Required task: Return only the lines between the line holding "plug_washer();" and the line holding "from __future__ import annotations", the two boundary lines included, exactly as they appear.

Extracted entries:
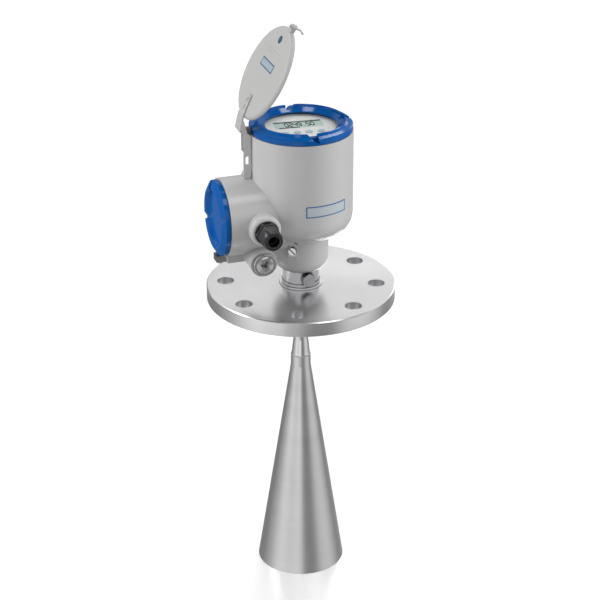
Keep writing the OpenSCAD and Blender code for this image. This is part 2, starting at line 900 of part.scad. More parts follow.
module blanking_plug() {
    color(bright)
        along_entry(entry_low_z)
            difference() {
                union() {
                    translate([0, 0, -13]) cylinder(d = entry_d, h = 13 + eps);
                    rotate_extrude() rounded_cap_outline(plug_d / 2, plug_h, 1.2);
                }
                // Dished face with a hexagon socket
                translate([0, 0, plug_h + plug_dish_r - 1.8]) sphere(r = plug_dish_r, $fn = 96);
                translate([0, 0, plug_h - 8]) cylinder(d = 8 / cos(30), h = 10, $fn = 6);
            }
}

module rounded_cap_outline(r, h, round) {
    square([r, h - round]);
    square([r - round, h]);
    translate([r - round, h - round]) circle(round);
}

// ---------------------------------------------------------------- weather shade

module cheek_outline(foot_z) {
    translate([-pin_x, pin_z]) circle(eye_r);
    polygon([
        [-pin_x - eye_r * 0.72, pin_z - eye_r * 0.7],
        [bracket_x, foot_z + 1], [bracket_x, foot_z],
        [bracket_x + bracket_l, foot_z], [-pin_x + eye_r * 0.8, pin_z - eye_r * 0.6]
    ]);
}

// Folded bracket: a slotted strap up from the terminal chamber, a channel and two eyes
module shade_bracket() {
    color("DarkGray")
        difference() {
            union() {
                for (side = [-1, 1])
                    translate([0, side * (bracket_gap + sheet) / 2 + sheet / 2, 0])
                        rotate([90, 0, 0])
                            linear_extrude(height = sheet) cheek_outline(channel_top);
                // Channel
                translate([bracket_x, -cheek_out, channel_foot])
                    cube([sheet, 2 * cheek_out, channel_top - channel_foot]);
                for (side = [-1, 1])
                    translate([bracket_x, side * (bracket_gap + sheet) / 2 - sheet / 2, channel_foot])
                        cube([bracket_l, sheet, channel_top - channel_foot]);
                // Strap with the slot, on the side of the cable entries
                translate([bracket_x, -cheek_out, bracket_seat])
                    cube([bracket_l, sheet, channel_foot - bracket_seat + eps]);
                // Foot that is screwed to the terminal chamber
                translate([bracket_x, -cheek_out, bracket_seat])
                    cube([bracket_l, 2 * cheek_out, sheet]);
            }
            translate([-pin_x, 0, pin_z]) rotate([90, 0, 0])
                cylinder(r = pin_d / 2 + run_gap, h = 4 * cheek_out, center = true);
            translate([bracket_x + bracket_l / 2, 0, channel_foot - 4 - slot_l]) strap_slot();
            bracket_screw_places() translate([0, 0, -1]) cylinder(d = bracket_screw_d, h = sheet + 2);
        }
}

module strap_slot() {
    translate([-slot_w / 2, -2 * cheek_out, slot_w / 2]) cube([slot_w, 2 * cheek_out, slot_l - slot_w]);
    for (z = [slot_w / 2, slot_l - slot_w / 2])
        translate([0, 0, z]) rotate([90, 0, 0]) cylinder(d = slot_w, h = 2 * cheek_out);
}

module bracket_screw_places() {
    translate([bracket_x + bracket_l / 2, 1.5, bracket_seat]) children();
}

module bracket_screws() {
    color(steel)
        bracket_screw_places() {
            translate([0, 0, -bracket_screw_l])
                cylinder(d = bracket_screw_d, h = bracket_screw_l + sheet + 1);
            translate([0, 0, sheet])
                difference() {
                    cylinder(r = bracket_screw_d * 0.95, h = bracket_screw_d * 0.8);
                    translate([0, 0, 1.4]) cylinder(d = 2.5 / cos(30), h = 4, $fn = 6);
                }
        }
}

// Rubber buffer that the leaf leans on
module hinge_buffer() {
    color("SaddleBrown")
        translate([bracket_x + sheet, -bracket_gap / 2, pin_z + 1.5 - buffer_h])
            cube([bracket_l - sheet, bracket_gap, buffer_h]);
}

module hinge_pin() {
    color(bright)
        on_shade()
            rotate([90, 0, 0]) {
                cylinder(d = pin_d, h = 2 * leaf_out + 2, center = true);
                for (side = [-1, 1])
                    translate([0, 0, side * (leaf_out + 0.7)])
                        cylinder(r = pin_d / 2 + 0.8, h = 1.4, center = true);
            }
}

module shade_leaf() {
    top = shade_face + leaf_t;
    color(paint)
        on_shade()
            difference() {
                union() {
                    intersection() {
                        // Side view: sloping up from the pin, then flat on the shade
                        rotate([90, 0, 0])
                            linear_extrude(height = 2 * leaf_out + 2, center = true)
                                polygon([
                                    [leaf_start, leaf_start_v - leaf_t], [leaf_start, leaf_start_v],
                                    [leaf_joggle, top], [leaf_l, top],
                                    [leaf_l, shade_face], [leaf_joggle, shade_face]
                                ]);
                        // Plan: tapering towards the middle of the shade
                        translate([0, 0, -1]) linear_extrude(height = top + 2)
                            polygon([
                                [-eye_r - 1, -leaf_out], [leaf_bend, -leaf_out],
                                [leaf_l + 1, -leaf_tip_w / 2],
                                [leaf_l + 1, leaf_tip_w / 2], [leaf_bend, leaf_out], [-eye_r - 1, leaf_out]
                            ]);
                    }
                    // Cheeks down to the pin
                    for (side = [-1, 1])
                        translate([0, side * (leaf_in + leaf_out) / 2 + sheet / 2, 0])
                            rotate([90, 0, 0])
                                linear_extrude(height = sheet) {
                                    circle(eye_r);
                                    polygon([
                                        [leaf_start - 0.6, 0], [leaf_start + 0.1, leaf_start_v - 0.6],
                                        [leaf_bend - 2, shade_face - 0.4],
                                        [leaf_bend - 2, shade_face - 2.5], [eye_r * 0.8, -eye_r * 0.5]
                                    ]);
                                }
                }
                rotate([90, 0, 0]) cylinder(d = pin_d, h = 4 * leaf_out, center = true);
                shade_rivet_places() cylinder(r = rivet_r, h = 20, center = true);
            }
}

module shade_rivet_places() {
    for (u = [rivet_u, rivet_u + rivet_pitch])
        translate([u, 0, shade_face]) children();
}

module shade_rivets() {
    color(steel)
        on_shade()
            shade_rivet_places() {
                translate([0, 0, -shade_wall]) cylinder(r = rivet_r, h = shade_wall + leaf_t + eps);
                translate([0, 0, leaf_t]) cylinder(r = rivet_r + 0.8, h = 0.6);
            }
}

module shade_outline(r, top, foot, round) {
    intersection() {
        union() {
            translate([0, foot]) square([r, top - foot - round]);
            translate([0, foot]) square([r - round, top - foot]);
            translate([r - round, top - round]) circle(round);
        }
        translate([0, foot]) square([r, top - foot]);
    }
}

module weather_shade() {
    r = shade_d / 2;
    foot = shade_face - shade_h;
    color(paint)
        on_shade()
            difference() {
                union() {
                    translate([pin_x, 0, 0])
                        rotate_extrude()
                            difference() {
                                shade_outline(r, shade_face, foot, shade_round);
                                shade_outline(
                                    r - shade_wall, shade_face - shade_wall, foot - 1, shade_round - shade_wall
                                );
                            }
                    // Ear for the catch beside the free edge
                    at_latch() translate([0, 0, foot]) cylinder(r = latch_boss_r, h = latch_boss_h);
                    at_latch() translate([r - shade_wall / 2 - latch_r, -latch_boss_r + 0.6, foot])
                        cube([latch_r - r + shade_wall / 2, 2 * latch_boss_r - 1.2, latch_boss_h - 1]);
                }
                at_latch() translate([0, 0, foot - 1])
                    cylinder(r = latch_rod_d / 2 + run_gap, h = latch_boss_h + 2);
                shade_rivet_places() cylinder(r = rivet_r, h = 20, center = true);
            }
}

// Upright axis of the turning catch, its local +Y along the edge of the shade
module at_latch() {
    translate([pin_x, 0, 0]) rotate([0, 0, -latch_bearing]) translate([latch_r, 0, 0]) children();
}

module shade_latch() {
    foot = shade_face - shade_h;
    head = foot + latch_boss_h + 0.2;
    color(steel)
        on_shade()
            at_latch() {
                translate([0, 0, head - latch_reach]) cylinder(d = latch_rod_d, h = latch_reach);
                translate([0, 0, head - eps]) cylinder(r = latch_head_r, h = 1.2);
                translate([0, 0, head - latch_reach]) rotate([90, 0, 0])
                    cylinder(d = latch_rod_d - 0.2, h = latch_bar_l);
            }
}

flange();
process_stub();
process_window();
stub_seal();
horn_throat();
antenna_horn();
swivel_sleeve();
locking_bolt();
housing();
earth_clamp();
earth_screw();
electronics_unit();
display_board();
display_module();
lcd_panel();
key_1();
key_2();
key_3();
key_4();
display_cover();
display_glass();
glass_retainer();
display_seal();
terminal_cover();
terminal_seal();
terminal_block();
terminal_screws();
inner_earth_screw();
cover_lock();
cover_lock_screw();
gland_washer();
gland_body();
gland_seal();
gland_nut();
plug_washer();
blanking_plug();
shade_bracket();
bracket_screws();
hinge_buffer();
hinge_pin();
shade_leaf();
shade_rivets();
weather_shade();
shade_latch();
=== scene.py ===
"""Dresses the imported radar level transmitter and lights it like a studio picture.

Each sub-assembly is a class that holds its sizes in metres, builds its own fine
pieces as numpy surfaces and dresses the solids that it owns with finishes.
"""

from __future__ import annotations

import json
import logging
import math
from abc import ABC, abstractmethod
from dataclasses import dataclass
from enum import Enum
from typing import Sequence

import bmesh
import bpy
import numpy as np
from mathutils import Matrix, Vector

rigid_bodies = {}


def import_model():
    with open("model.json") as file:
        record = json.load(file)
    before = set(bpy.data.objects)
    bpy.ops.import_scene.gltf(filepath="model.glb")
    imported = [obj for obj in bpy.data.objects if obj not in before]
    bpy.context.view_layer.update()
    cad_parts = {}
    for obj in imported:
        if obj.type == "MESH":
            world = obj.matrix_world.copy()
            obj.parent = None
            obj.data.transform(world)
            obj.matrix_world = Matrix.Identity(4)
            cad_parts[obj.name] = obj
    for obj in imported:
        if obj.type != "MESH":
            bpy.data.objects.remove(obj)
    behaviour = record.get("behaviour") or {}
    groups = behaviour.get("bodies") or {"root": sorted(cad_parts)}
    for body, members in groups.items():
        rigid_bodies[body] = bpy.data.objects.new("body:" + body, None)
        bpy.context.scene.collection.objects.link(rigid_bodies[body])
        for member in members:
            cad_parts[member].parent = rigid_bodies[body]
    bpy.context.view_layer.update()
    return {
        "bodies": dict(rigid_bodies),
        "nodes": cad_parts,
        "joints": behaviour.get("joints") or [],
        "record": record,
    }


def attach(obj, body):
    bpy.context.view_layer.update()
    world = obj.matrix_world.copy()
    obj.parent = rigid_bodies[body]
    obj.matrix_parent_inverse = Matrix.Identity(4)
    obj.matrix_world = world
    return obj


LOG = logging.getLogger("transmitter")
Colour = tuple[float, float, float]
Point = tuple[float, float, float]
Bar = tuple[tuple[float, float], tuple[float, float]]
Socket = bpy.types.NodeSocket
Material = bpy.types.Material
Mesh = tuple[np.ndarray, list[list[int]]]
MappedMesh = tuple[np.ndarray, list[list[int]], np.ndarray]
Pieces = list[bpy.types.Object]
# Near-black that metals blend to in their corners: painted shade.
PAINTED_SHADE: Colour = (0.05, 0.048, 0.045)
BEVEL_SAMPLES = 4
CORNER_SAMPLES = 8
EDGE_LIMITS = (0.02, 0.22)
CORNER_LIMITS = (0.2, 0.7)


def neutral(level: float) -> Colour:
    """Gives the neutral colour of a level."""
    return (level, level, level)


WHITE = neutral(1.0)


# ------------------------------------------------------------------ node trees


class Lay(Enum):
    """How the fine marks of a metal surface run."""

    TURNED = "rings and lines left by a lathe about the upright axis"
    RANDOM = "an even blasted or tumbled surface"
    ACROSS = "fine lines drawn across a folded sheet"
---
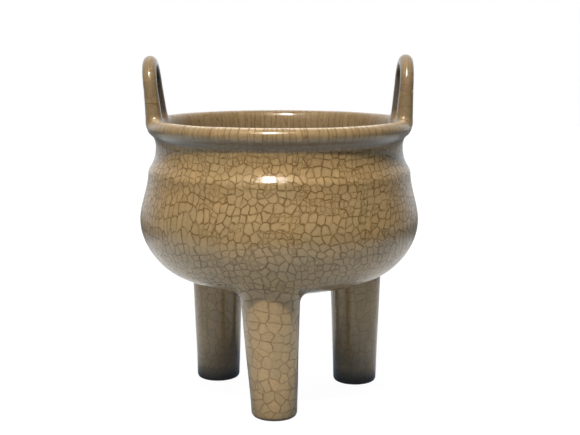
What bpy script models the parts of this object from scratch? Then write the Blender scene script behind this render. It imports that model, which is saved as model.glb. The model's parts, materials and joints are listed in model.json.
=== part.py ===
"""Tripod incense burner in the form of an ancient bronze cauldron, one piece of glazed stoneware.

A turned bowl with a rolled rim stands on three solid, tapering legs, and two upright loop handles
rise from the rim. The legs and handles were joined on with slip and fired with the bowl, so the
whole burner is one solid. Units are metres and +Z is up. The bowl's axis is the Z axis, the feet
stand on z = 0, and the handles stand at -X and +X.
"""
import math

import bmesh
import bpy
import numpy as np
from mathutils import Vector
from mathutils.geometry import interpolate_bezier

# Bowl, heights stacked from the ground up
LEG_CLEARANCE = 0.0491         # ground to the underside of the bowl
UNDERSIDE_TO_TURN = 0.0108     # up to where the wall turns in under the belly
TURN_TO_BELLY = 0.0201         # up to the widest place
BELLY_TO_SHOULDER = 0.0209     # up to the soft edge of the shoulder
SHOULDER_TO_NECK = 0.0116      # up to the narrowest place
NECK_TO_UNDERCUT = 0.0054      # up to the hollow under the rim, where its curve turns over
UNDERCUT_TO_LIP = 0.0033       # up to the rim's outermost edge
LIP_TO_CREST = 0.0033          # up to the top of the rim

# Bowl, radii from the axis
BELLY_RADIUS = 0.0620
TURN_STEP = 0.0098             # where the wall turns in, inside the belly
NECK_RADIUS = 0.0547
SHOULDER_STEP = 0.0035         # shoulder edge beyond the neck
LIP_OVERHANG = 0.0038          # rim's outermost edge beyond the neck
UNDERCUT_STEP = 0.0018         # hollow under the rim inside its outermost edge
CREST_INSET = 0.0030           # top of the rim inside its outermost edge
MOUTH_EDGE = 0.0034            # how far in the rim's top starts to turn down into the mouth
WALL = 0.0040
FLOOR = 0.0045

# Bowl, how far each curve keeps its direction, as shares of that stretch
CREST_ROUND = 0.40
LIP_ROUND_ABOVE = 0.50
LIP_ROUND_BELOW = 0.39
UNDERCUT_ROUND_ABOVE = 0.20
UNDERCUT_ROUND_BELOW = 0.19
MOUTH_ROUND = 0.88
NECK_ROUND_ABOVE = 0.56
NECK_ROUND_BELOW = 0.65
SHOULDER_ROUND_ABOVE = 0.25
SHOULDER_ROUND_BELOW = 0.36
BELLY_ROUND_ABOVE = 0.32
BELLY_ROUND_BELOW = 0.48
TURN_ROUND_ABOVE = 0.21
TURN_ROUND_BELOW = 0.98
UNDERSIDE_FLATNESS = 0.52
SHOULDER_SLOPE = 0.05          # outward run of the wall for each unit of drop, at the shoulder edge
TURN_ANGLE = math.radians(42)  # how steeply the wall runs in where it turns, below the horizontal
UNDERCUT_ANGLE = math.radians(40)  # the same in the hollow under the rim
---
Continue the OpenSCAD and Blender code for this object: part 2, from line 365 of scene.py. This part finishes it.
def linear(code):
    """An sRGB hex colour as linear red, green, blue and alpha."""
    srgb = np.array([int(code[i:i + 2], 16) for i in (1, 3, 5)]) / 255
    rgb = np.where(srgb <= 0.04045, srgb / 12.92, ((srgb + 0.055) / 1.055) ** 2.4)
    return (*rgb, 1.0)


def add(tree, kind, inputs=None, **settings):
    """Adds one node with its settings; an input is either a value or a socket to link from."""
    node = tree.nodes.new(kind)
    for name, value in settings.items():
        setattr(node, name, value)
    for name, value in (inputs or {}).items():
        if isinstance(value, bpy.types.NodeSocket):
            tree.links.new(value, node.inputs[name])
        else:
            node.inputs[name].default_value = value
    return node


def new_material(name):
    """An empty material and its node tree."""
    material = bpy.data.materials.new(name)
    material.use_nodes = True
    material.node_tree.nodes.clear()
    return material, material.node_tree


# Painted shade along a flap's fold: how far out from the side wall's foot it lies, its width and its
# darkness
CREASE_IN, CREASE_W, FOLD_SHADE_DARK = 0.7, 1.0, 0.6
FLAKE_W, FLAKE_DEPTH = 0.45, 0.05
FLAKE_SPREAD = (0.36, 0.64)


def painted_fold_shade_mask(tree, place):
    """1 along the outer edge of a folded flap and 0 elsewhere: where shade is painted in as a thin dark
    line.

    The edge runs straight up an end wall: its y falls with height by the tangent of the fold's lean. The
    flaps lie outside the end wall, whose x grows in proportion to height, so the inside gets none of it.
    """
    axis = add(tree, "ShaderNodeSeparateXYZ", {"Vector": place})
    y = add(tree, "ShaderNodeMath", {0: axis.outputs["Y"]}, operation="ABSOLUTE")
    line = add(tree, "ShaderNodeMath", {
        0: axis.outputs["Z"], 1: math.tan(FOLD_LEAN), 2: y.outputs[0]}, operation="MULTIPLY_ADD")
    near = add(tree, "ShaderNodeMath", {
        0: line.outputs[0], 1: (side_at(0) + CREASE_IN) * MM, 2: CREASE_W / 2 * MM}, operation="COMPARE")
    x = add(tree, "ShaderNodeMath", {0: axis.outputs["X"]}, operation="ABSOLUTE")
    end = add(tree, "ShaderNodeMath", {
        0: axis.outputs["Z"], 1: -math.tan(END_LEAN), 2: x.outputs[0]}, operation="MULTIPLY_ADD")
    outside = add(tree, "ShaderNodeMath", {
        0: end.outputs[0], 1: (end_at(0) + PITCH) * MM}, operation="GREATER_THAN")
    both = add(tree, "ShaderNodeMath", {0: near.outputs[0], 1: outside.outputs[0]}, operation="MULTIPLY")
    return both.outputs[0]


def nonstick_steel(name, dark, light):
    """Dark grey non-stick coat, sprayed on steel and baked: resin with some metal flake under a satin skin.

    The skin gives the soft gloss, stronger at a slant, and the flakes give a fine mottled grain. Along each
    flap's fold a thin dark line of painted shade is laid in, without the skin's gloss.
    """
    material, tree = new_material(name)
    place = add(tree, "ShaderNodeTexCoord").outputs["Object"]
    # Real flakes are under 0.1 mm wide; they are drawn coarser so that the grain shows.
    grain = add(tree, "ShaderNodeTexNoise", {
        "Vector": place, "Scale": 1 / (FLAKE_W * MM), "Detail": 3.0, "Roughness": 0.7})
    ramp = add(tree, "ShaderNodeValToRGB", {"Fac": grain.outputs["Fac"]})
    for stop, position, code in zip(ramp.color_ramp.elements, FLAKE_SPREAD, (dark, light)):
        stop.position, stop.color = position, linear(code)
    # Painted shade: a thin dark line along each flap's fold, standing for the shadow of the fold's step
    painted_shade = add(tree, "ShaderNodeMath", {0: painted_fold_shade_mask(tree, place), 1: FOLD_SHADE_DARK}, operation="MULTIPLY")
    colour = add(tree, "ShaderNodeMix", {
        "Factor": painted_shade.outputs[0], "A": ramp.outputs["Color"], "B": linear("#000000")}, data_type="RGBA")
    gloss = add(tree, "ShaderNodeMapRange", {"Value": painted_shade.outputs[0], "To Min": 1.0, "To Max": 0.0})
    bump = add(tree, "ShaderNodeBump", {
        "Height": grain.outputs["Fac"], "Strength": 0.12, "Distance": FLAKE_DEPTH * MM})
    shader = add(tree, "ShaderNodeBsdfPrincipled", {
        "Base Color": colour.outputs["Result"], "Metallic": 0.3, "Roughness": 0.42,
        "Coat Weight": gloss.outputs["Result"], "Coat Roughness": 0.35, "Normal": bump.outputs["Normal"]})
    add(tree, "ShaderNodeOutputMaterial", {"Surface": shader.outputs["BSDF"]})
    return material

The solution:
plug_washer();
blanking_plug();
shade_bracket();
bracket_screws();
hinge_buffer();
hinge_pin();
shade_leaf();
shade_rivets();
weather_shade();
shade_latch();
=== scene.py ===
"""Dresses the imported radar level transmitter and lights it like a studio picture.

Each sub-assembly is a class that holds its sizes in metres, builds its own fine
pieces as numpy surfaces and dresses the solids that it owns with finishes.
"""

from __future__ import annotations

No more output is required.